A local article indicates that the proposed football field will be equipped with lights. If the other four fields are to remain unlit I strongly urge that this field remain unlit as well.
How will some of the other proposed mitigation measures be enforced? For example, will there be some way to ensure enforcement of the dog ban? Generally, mitigation measures which rely on public compliance or cooperation typically have less value than measures which don't.
I don't understand how the last proposed measure - construction of an interpretive walking trail with linkage to the refuge - serves to mitigate the environmental damage to the grassland habitat.
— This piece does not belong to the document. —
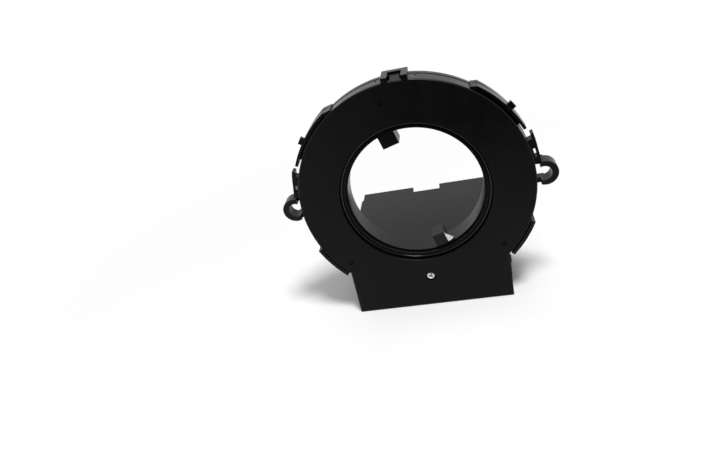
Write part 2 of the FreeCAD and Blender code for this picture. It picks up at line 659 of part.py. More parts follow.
def make_rear_housing():
    """Rear shell: ring, rim, hub, ears and catches, in one moulding with the electronics box."""
    rim = keyhole(RIM_R, BLOCK_HALF, BLOCK_BOTTOM, RIM_FRONT, RIM_BACK)
    rear = keyhole(REAR_R, BLOCK_HALF, BLOCK_BOTTOM, RIM_BACK, RING_DEPTH)
    lip_half = BLOCK_HALF - WALL - LOOSE
    lip_low = BLOCK_BOTTOM + WALL + LOOSE
    lip_front = COVER_DEPTH - LIP_REACH
    lip = keyhole(LIP_R, lip_half, lip_low, lip_front, RIM_BACK)
    room = keyhole(LIP_INNER_R, lip_half - LIP_WALL, lip_low + LIP_WALL, lip_front, REAR_WALL_FRONT)
    shell = fused([rim, rear, lip]).cut(room)
    hub = disc(HUB_R, HUB_FRONT, RING_DEPTH)
    solids = [shell, hub, make_box(), make_catch(), screw_hole(BOSS_R, GEAR_FRONT, RING_DEPTH)]
    solids += [make_band_flange(RIGHT_ROOT_ANGLE), mirrored(make_band_flange(LEFT_ROOT_ANGLE))]
    solids += both_sides(make_guide()) + both_sides(make_ear()) + both_sides(make_side_catch())
    for place in (LEFT_PLACE, RIGHT_PLACE):
        solids += gear_stops(place, STOP_HALF, HUB_FRONT, RING_DEPTH)
    for x, z in stake_places():
        solids.append(disc(STAKE_PAD_R, BOARD_BACK, RING_DEPTH, x, z))
        solids.append(disc(STAKE_R, BOARD_FRONT - STAKE_HEAD_HEIGHT, RING_DEPTH, x, z))
        solids.append(disc(STAKE_HEAD_R, BOARD_FRONT - STAKE_HEAD_HEIGHT, BOARD_FRONT, x, z))
    gusset = prism([V(GUSSET_X, RING_DEPTH - WALL / 2, BOX_TOP - WALL / 2),
                    V(GUSSET_X, RING_DEPTH + GUSSET_REACH, BOX_TOP - WALL / 2),
                    V(GUSSET_X, RING_DEPTH - WALL / 2, BOX_TOP + GUSSET_REACH)], V(WALL, 0, 0))
    solids += both_sides(gusset)
    housing = fused(solids)
    link_window = block(-LINK_WINDOW_HALF, LINK_WINDOW_HALF, REAR_WALL_FRONT, RING_DEPTH,
                        LINK_Z - LINK_BLOCK_HEIGHT, LINK_Z + LINK_BLOCK_HEIGHT)
    screw_bore = screw_hole(SCREW_R + PRESS_GAP, GEAR_FRONT, RING_DEPTH - WALL / 2)
    return housing.cut(Part.makeCompound([disc(HUB_BORE_R, 0, RING_DEPTH), screw_bore, link_window]))


def make_box_lid():
    """Flat lid under the box, held by four snap arms."""
    lid = block(-BOX_HALF, BOX_HALF, RING_DEPTH + LOOSE, BOX_BACK, BLOCK_BOTTOM, LID_TOP)
    hood_half = BOX_HALF - HOOD_INSET
    lid = lid.fuse(block(-hood_half, hood_half, BOX_BACK - WALL, HOOD_BACK, BLOCK_BOTTOM, LID_TOP))
    panel = block(-BOX_HALF + LID_PANEL_EDGE, BOX_HALF - LID_PANEL_EDGE, RING_DEPTH + LOOSE + LID_PANEL_EDGE,
                  HOOD_BACK - LID_PANEL_EDGE, BLOCK_BOTTOM, BLOCK_BOTTOM + LID_PANEL_DEPTH)
    arms = []
    outside = BOX_HALF - WALL - LOOSE
    for start in LID_SNAP_Y:
        y0 = RING_DEPTH + start - LID_SNAP_WIDTH / 2
        top = LID_TOP + LID_SNAP_HEIGHT
        heel = top - LID_SNAP_HEEL
        side = [V(outside - LIP_WALL, y0, LID_TOP - WALL / 2), V(outside, y0, LID_TOP - WALL / 2),
                V(outside, y0, heel), V(outside + LID_SNAP_NIB, y0, heel + LID_SNAP_SLOPE),
                V(outside, y0, top), V(outside - LIP_WALL, y0, top)]
        arms += both_sides(prism(side, V(0, LID_SNAP_WIDTH, 0)))
    return fused([lid.cut(panel)] + arms)


def make_cover_screw():
    """Pan-head screw with a cross recess, through the cover into the housing's boss."""
    head_back = SCREW_POCKET
    head_front = head_back - SCREW_HEAD_HEIGHT
    head = screw_hole(SCREW_HEAD_R, head_front, head_back)
    head = head.makeChamfer(SCREW_HEAD_BEVEL, edges_at(head, head_front))
    arms = [block(-CROSS_LENGTH / 2, CROSS_LENGTH / 2, head_front, head_front + CROSS_DEPTH,
                  SCREW_Z - CROSS_WIDTH / 2, SCREW_Z + CROSS_WIDTH / 2),
            block(-CROSS_WIDTH / 2, CROSS_WIDTH / 2, head_front, head_front + CROSS_DEPTH,
                  SCREW_Z - CROSS_LENGTH / 2, SCREW_Z + CROSS_LENGTH / 2)]
    shank = screw_hole(SCREW_R, head_back, head_back + SCREW_LENGTH)
    return head.fuse(shank).cut(arms[0].fuse(arms[1]))


def link_pin_profile(x):
    """One right-angle pin of the link between the boards."""
    half = PIN / 2
    bend = MAIN_BOARD_FRONT + LINK_BEND
    tip = BOARD_FRONT - LINK_TIP
    side = [V(x - half, tip, LINK_Z + half), V(x - half, bend, LINK_Z + half),
            V(x - half, bend, BOARD_LOW - PIN), V(x - half, bend - PIN, BOARD_LOW - PIN),
            V(x - half, bend - PIN, LINK_Z - half), V(x - half, tip, LINK_Z - half)]
    return prism(side, V(PIN, 0, 0))


def connector_pin(x):
    """One pin of the connector: straight in the socket, then bent down to the main board."""
    half = PIN / 2
    level = (SOCKET_TOP + SOCKET_LOW) / 2
    down = HEADER_FRONT - HEADER_FLANGE - PIN_TAIL
    side = [V(x - half, SOCKET_FLOOR + PIN_REACH, level + half), V(x - half, down, level + half),
            V(x - half, down, BOARD_LOW - PIN), V(x - half, down + PIN, BOARD_LOW - PIN),
            V(x - half, down + PIN, level - half), V(x - half, SOCKET_FLOOR + PIN_REACH, level - half)]
    return prism(side, V(PIN, 0, 0))


def make_link_pins():
    return Part.makeCompound([link_pin_profile(x) for x in pin_row(LINK_PINS, LINK_PITCH)])


def make_connector_pins():
    return Part.makeCompound([connector_pin(x) for x in pin_row(CONNECTOR_PINS, CONNECTOR_PITCH)])


def make_link_header(pins):
    half = LINK_PITCH * LINK_PINS / 2
    strip = block(-half, half, BOARD_BACK, BOARD_BACK + LINK_BLOCK_LENGTH,
                  LINK_Z - LINK_BLOCK_HEIGHT / 2, LINK_Z + LINK_BLOCK_HEIGHT / 2)
    return strip.cut(pins)


def make_connector_header(pins):
    """Insulator that closes the socket from inside, with a flange against its end."""
    half = SOCKET_HALF - PRESS_GAP
    plug = block(-half, half, HEADER_FRONT - HEADER_FLANGE / 2, SOCKET_FLOOR,
                 SOCKET_LOW + PRESS_GAP, SOCKET_TOP - PRESS_GAP)
    reach = SOCKET_HALF + SOCKET_WALL
    flange = block(-reach, reach, HEADER_FRONT - HEADER_FLANGE, HEADER_FRONT,
                   SOCKET_LOW - SOCKET_WALL, SOCKET_TOP + SOCKET_WALL)
    return plug.fuse(flange).removeSplitter().cut(pins)


def make_sensor_board(pins):
    """Board behind the measuring gears. The link's pins fill their soldered holes."""
    board = sensor_board_outline(BOARD_FRONT, BOARD_BACK)
    holes = [screw_hole(BOSS_R + RUN, BOARD_FRONT, BOARD_BACK)]
    holes += [disc(STAKE_R + PRESS_GAP, BOARD_FRONT, BOARD_BACK, x, z) for x, z in stake_places()]
    for place in (LEFT_PLACE, RIGHT_PLACE):
        holes += gear_stops(place, STOP_HALF + RUN, BOARD_FRONT, BOARD_BACK)
    return board.cut(Part.makeCompound(holes)).cut(pins)


def make_main_board(pins):
    """Board in the electronics box. Both rows of pins fill their soldered holes."""
    board = block(-BOARD_HALF, BOARD_HALF, MAIN_BOARD_FRONT, MAIN_BOARD_BACK, BOARD_LOW, BOARD_TOP)
    holes = [upright(BOARD_SCREW_R + LOOSE, BOARD_LOW, BOARD_TOP, x, y) for x, y in pillar_places()]
    return board.cut(Part.makeCompound(holes)).cut(pins)


def make_board_screws():
    screws = []
    for x, y in pillar_places():
        head = upright(SCREW_HEAD_R, BOARD_LOW - SCREW_HEAD_HEIGHT, BOARD_LOW, x, y)
        shank = upright(BOARD_SCREW_R, BOARD_LOW, BOARD_TOP + BOARD_SCREW_LENGTH - RUN, x, y)
        screws.append(head.fuse(shank))
    return Part.makeCompound(screws)


def leads_beside(half_width, count, pitch, top):
    """Flat leads that stand out from the two long sides of a package."""
    leads = []
    for y in pin_row(count, pitch):
        for x0 in (-half_width - LEAD_REACH, half_width):
            leads.append(block(x0, x0 + LEAD_REACH, y - LEAD_WIDTH / 2, y + LEAD_WIDTH / 2, 0, top))
    return leads


def flat_chip(half_width, half_length, height, leads, pitch):
    """Moulded package with leads along its two long sides, lying on the plane Z = 0."""
    body = block(-half_width, half_width, -half_length, half_length, 0, height)
    body = body.makeChamfer(CHIP_BEVEL, [e for e in body.Edges if e.BoundBox.ZMin > height - 1e-4])
    return Part.makeCompound([body] + leads_beside(half_width, leads, pitch, height * LEAD_LEVEL))


def make_angle_chips():
    """Two angle chips, each on the axis of a measuring gear and facing its magnet."""
    chips = []
    for x, z in (LEFT_PLACE, RIGHT_PLACE):
        chip = flat_chip(CHIP_HALF_WIDTH, CHIP_HALF_LENGTH, CHIP_HEIGHT, CHIP_LEADS, CHIP_PITCH)
        chip.rotate(V(0, 0, 0), V(1, 0, 0), 90)
        chip.translate(V(x, BOARD_FRONT, z))
        chips.append(chip)
    return Part.makeCompound(chips)


def on_main_board(shape, across, along):
    """Sets a part on the main board. Both places are shares of the board's half width and length."""
    shape.translate(V(across * BOARD_HALF, MAIN_BOARD_FRONT + along * MAIN_BOARD_LENGTH, BOARD_TOP))
    return shape


def make_microcontroller():
    """Square package with leads on all four sides."""
    half = CONTROLLER_HALF
    package = flat_chip(half, half, CONTROLLER_HEIGHT, CONTROLLER_LEADS, CHIP_PITCH)
    level = CONTROLLER_HEIGHT * LEAD_LEVEL
    others = Part.makeCompound(leads_beside(half, CONTROLLER_LEADS, CHIP_PITCH, level))
    others.rotate(V(0, 0, 0), V(0, 0, 1), 90)
    return on_main_board(Part.makeCompound([package, others]), *CONTROLLER_PLACE)


def make_buffer_capacitor():
    """Can on a square foot."""
    foot = block(-CAN_R, CAN_R, -CAN_R, CAN_R, 0, CAN_FOOT)
    can = upright(CAN_R, CAN_FOOT, CAN_HEIGHT, 0, 0)
    return on_main_board(Part.makeCompound([can, foot]), *CAN_PLACE)


def small_part(size):
    """Square-edged part of the given half width, half length and height, on the plane Z = 0."""
    half_x, half_y, height = size
    return block(-half_x, half_x, -half_y, half_y, 0, height)


def chip_row(count, start, step, size):
    """Row of like small parts on the main board, as one compound."""
    places = [(start[0] + k * step[0], start[1] + k * step[1]) for k in range(count)]
    return Part.makeCompound([on_main_board(small_part(size), x, y) for x, y in places])


def make_filter_capacitors():
    """Two ceramic capacitors beside each angle chip."""
    chips = []
    for x, z in (LEFT_PLACE, RIGHT_PLACE):
        for side in (-1, 1):
            near = x - math.copysign(FILTER_OFFSET, x)
            centre = z + side * FILTER_HALF_STEP
            chips.append(block(near - CERAMIC[0], near + CERAMIC[0], BOARD_FRONT - CERAMIC[2], BOARD_FRONT,
                               centre - CERAMIC[1], centre + CERAMIC[1]))
    return Part.makeCompound(chips)


def write(name, shape):
    shape.exportStep("parts/" + name + ".step")


os.makedirs("parts", exist_ok=True)
link_pins = make_link_pins()
connector_pins = make_connector_pins()
write("front_cover", make_front_cover())
write("rear_housing", make_rear_housing())
write("box_lid", make_box_lid())
write("cover_screw", make_cover_screw())
write("rotor_ring", make_rotor())
write("measuring_gear_left", make_measuring_gear(LEFT_TEETH, LEFT_PLACE))
write("measuring_gear_right", make_measuring_gear(RIGHT_TEETH, RIGHT_PLACE))
write("magnet_left", make_magnet(LEFT_PLACE))
write("magnet_right", make_magnet(RIGHT_PLACE))
write("sensor_board", make_sensor_board(link_pins))
write("angle_chips", make_angle_chips())
write("filter_capacitors", make_filter_capacitors())
write("link_header", make_link_header(link_pins))
write("link_pins", link_pins)
write("main_board", make_main_board(Part.makeCompound([link_pins, connector_pins])))
write("board_screws", make_board_screws())
write("connector_header", make_connector_header(connector_pins))
write("connector_pins", connector_pins)
write("microcontroller", make_microcontroller())
transceiver = flat_chip(*TRANSCEIVER, TRANSCEIVER_LEADS, CHIP_PITCH)
write("bus_transceiver", on_main_board(transceiver, *TRANSCEIVER_PLACE))
regulator = flat_chip(*REGULATOR, REGULATOR_LEADS, REGULATOR_PITCH)
write("voltage_regulator", on_main_board(regulator, *REGULATOR_PLACE))
write("resonator", on_main_board(small_part(RESONATOR), *RESONATOR_PLACE))
write("buffer_capacitor", make_buffer_capacitor())
write("chip_resistors", chip_row(5, (0.1, 0.17), (0.08, 0.0), RESISTOR))
write("ceramic_capacitors", chip_row(4, (0.08, 0.34), (0.0, 0.073), CERAMIC))
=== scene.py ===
import math

import bmesh
import bpy
from mathutils import Matrix, Quaternion, Vector


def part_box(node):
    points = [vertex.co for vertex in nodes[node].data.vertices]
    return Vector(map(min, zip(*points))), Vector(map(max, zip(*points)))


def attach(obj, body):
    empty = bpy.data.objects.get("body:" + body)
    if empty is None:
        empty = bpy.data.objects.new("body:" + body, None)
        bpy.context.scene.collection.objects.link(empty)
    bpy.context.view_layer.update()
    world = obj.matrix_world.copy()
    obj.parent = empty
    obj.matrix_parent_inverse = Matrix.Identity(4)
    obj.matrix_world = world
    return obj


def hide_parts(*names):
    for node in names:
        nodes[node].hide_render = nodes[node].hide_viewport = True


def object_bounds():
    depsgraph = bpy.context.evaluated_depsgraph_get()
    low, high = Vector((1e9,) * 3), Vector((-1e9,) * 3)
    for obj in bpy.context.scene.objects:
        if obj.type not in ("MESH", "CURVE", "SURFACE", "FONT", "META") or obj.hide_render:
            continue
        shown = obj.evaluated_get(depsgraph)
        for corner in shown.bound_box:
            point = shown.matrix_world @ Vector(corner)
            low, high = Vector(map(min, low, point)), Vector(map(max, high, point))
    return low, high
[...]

Furthermore, I was extremely surprised to read that the SEQR determination for this action was a Type 1, Negative Declaration. Given its adjacency to the refuge, pursuant to Part 617 NYCRR, the Type 1 threshold (the threshold which presumes a Positive Declaration) would be lowered to an action affecting a mere 2.5 acres of land, one fourth the amount of grassland proposed to be destroyed by one element of the proposed action and about one twentieth the size of the overall action. Given this, and the exceptional value of the habitat for demonstrably rare birds, it is inconceivable that the lead agency for this action would issue a Negative Declaration. One of the benefits of a Positive Declaration, resulting in the preparation of an EIS, would have been a requirement to discuss reasonable alternatives to the proposed project, including alternative layouts, scope, and most importantly sites. It is highly unfortunate that the full value of SEQR will be unavailable to assess this project.
In conclusion, as an individual who has visited the refuge many times both individually and with groups on bird tours through my company, I oppose the project as proposed and urge the Department to deny the issuance of the requested endangered and threatened species "take" permits. I urge the Department to work with the Town to fully mitigate the impacts of the project with the central goal of leaving the grassland portions of the park intact and by establishing a sufficient buffer between the active portions of the proposed park facility and the refuge.